The solution? Under the current economic regime there is no real solution. Scientists in the North will develop more interesting varieties of cacao and sell them to the people in the South, diminishing the South’s profit while still shackling them to the task of producing our luxuries. The creation of a GMO is certainly a solution to the problem of a chocolate shortage. It is not a solution to the systemic problem of the mercantilist exploitation of the proverbial South. Lack of crop diversity will make them more prone to food shortages, and reliant on agricultural subsidies in other countries to maintain the low cost of their own labour. This is both a fragile and abusive relationship that simply increases long-term instability in the system.
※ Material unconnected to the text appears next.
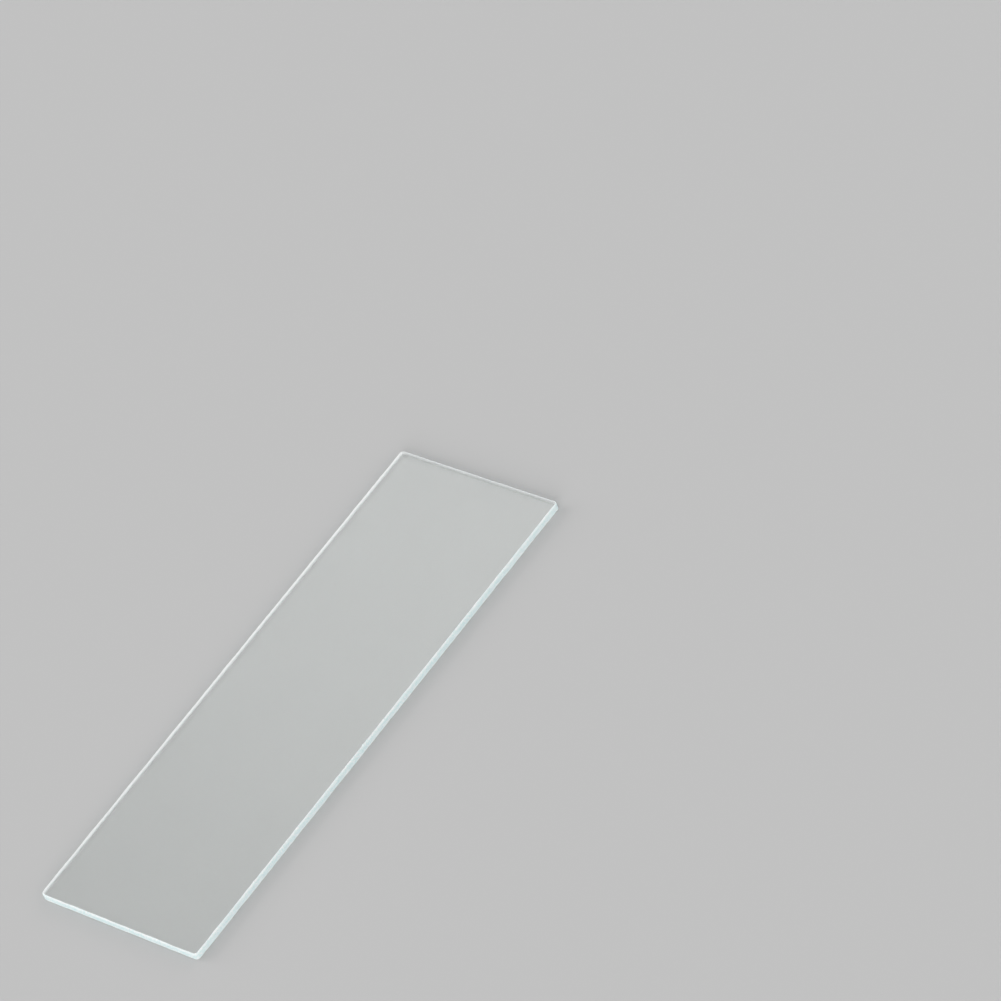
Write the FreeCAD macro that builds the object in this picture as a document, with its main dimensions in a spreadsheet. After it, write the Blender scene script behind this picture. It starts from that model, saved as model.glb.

In the end, the economic system is made up of every single relationship it facilitates. A failure in one part is never isolated, and those who perceive themselves to be immune from shocks are delusional. If we increase the fragility of the links in our economy, we are ensuring future failures. If understanding of the economy from a systemic perspective were the norm, we would curb our own profit motive not simply out of altruism, but for our own self-preservation.